The stock plunged 18% on Wednesday, making it one of the worst performers in the entire stock market. That’s a drastic change for a stock that had gained 38% in the previous six months and more than quadrupled in the past three years. The tide suddenly turned against a proven market darling.

RAX Chart

RAX data by YCharts.

The company reported fourth-quarter results Tuesday night. Rackspace roughly met Wall Street’s revenue expectations with a $353 million top-line performance but whiffed a little bit on the bottom line, where its $0.21 of adjusted earnings per share fell $0.01 short of analyst targets.

Earnings rose 19% year over year, but that stock chart proves that investors expected more out of the virtual computing leader.

What’s wrong?
Analysts were disappointed by the lack of clarity for 2013. Rackspace didn’t offer any guidance on revenue or earnings targets, and the expected capital expenses are actually trending down from 2012 levels — hardly a sign of rambunctious growth that would require large infrastructure improvements.

The company presented Staples, Inc. (NASDAQ:SPLS) as a significant new customer, but didn’t provide any detail on the size of that deal. Chances are that the contract wasn’t very impressive, because Staples didn’t issue any press releases boasting efficiencies or cost savings from a new cloud-based IT platform. Cloud customers are prone to doing that when the upgrade really changes the game.

Uncertainty makes investors nervous, and for good reason. You shouldn’t invest in black boxes where you have no idea what to expect.

Numbers don’t tell the whole story
However, Rackspace is one of those high-growth opportunities where it’s incredibly difficult to nail down targets to the last nickel. I think it pays off to consider the larger narrative here.

CEO Lanham Napier called 2012 “a year of execution and rebuilding — a year spent in the lab” as Rackspace adopted the brand-new OpenStack infrastructure platform. By contrast, “2013 will be transformational for Rackspace,” Napier said. “We will step up and lead the Open Cloud movement while laying the foundation for massive growth ahead.”

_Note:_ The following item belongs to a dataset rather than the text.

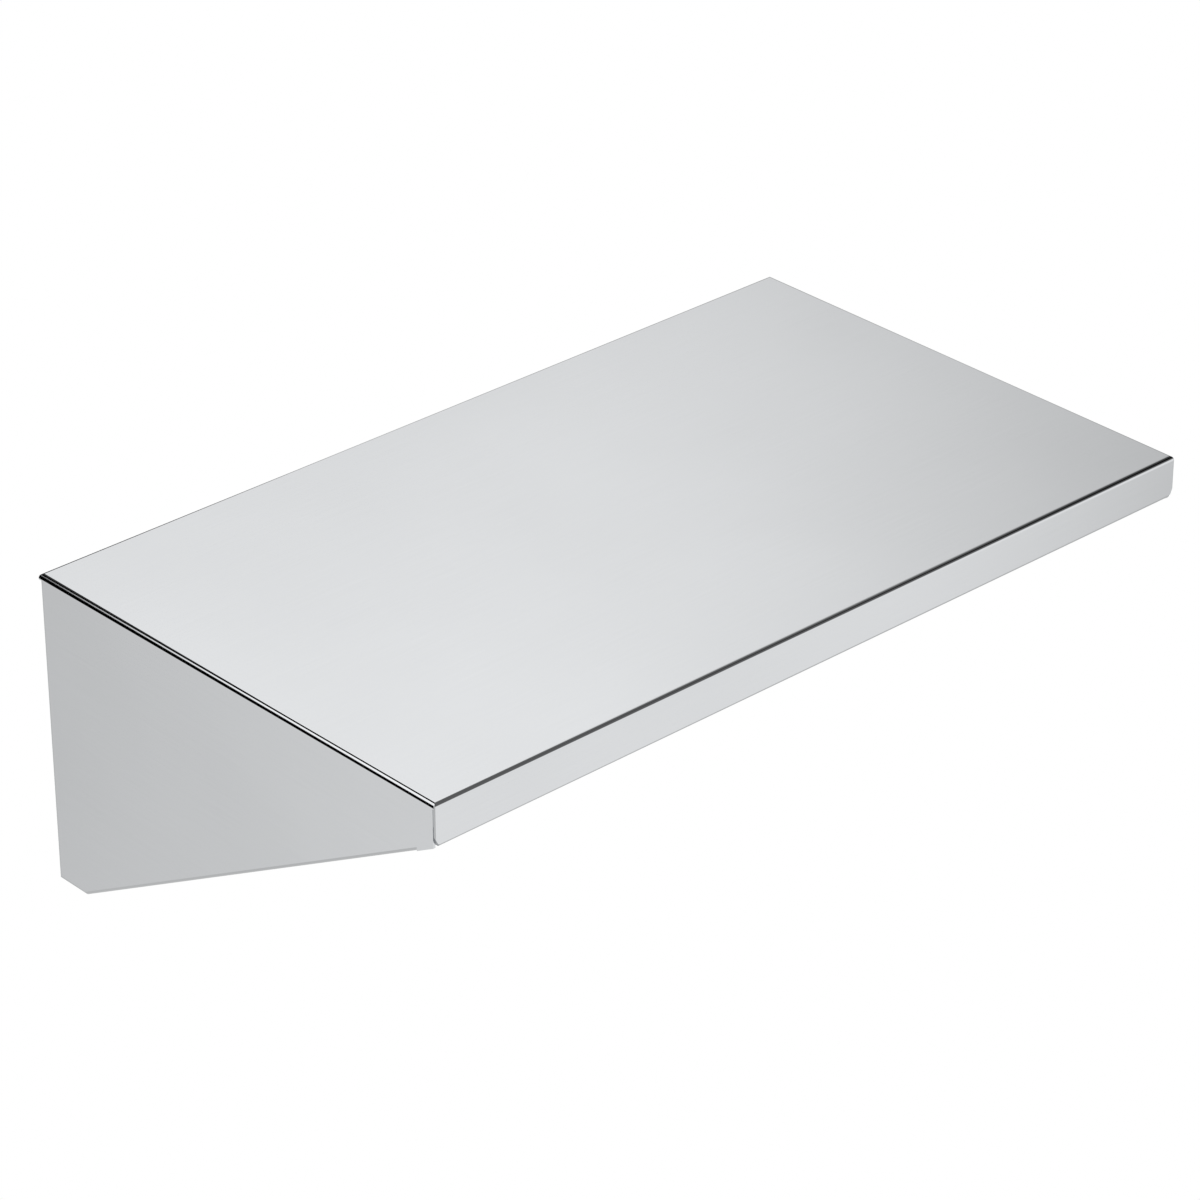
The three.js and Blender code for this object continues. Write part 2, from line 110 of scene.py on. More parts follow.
def object_of(name, mesh):
    """A mesh as an object of the scene, its doubles merged and its faces pointing outwards."""
    bm = bmesh.new()
    bm.from_mesh(mesh)
    bmesh.ops.remove_doubles(bm, verts=bm.verts, dist=MERGE_DISTANCE)
    bmesh.ops.dissolve_degenerate(bm, edges=bm.edges, dist=MERGE_DISTANCE)
    bmesh.ops.recalc_face_normals(bm, faces=bm.faces)
    bm.to_mesh(mesh)
    bm.free()
    made = bpy.data.objects.new(name, mesh)
    bpy.context.scene.collection.objects.link(made)
    return made


def lofted(name, rings, axes, origin):
    """A closed solid through rings of (x, y) points, each at a depth; axes turn it into place."""
    count = len(rings[0][0])
    points = [origin + axes @ Vector((*p, depth)) for ring, depth in rings for p in ring]
    faces = [range(count), range(len(points) - count, len(points))]
    for layer in range(len(rings) - 1):
        for i in range(count):
            a, b = layer * count + i, layer * count + (i + 1) % count
            faces.append((a, b, b + count, a + count))
    mesh = bpy.data.meshes.new(name)
    mesh.from_pydata(points, [], [tuple(f) for f in faces])
    return object_of(name, mesh)


def rounded_block(outline, start, end, inset, radius, corner_radius, axes, origin):
    """A block over an outline whose starting face meets its sides in a round fold."""
    rings = []
    for step in range(FOLD_STEPS + 1):
        turn = math.pi / 2 * step / FOLD_STEPS
        side = inset + radius * (1 - math.sin(turn))
        height = start + radius * (1 - math.cos(turn))
        rings.append((moved_in(outline, side, corner_radius), height))
    rings.append((moved_in(outline, inset, corner_radius), end))
    return lofted("block", rings, axes, origin)


def prism(outline, depth, axes, origin):
    return lofted("prism", [(outline, 0), (outline, depth)], axes, origin)


def box(low, high):
    outline = [(low[0], low[1]), (high[0], low[1]), (high[0], high[1]), (low[0], high[1])]
    return prism(outline, high[2] - low[2], Matrix.Identity(3), Vector((0, 0, low[2])))


def combine(target, tool, operation):
    """Cuts a tool from a target or joins it on, and throws the tool away."""
    change = target.modifiers.new("combine", "BOOLEAN")
    change.solver = "EXACT"
    change.operation = operation
    change.object = tool
    depsgraph = bpy.context.evaluated_depsgraph_get()
    mesh = bpy.data.meshes.new_from_object(target.evaluated_get(depsgraph))
    target.modifiers.clear()
    target.data = mesh
    bpy.data.objects.remove(tool)


def folded_tray(outline, depth, sheet, radius, corner_radius, axes, origin):
    """A flat sheet face with the sheet folded along every side of its outline."""
    tray = rounded_block(outline, 0, depth, 0, radius, corner_radius, axes, origin)
    inside = rounded_block(
        outline, sheet, depth + PAST, sheet, radius - sheet, corner_radius, axes, origin
    )
    combine(tray, inside, "DIFFERENCE")
    return tray


def arc(centre, radius, start, end, steps):
    """Points round a circle, from one angle to another in degrees."""
    angles = [math.radians(start + (end - start) * i / steps) for i in range(steps + 1)]
    return [(centre[0] + radius * math.cos(a), centre[1] + radius * math.sin(a)) for a in angles]


def angle_outline(along_x, along_y, sheet, radius):
    """An angle with a round fold, from the corner of its outer faces along x and along y."""
    outer = arc((radius, radius), radius, 270, 180, FOLD_STEPS)
    inner = arc((radius, radius), radius - sheet, 180, 270, FOLD_STEPS)
    return [(along_x, 0), *outer, (0, along_y), (sheet, along_y), *inner, (along_x, sheet)]


def slot_outline(length, width, quarter):
    """A slot with round ends about its middle, turned by a number of quarters."""
    reach = (length - width) / 2
    turn = 90 * quarter
    end = Matrix.Rotation(math.radians(turn), 2) @ Vector((reach, 0))
    first = arc(end, width / 2, turn - 90, turn + 90, ROUND_STEPS // 2)
    second = arc(-end, width / 2, turn + 90, turn + 270, ROUND_STEPS // 2)
    return first + second


def wall_cutter(outline, x, z):
    """A cutter drawn as seen on the wall, which runs through a flange that lies against it."""
    through = Matrix(((1, 0, 0), (0, 0, -1), (0, 1, 0)))
    return prism(outline, 2 * PAST, through, Vector((x, PAST, z)))


def dressed(piece, material, name):
    """Names a sheet piece, eases its cut edges, smooths its folds and keeps its flats flat."""
    piece.name = name
    piece.data.name = name
    bm = bmesh.new()
    bm.from_mesh(piece.data)
    bmesh.ops.remove_doubles(bm, verts=bm.verts, dist=CLEAN_DISTANCE)
    bmesh.ops.dissolve_degenerate(bm, edges=bm.edges, dist=CLEAN_DISTANCE)
    for face in bm.faces:
        face.smooth = True
        face.material_index = 0
    bm.to_mesh(piece.data)
    bm.free()
    piece.data.materials.clear()
    piece.data.materials.append(material)
    eased = piece.modifiers.new("deburr", "BEVEL")
    eased.width = DEBURR
    eased.segments = 2
    eased.limit_method = "ANGLE"
    eased.angle_limit = SHARP_ANGLE
    flats = piece.modifiers.new("flats", "WEIGHTED_NORMAL")
    flats.keep_sharp = True
    return piece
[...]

He also zinged cloud rivals Amazon.com, Inc. (NASDAQ:AMZN) and VMware, Inc. (NYSE:VMW) for representing an obsolete way of thinking. “Amazon and VMware embraced a legacy model of using proprietary technology to lock in their customers,” he said. And now Rackspace finds that customers are looking for a new way of doing business in the cloud, with open standards and fewer proprietary systems. The sea change should start to play out this year, with the real payoff to come in 2014 and beyond.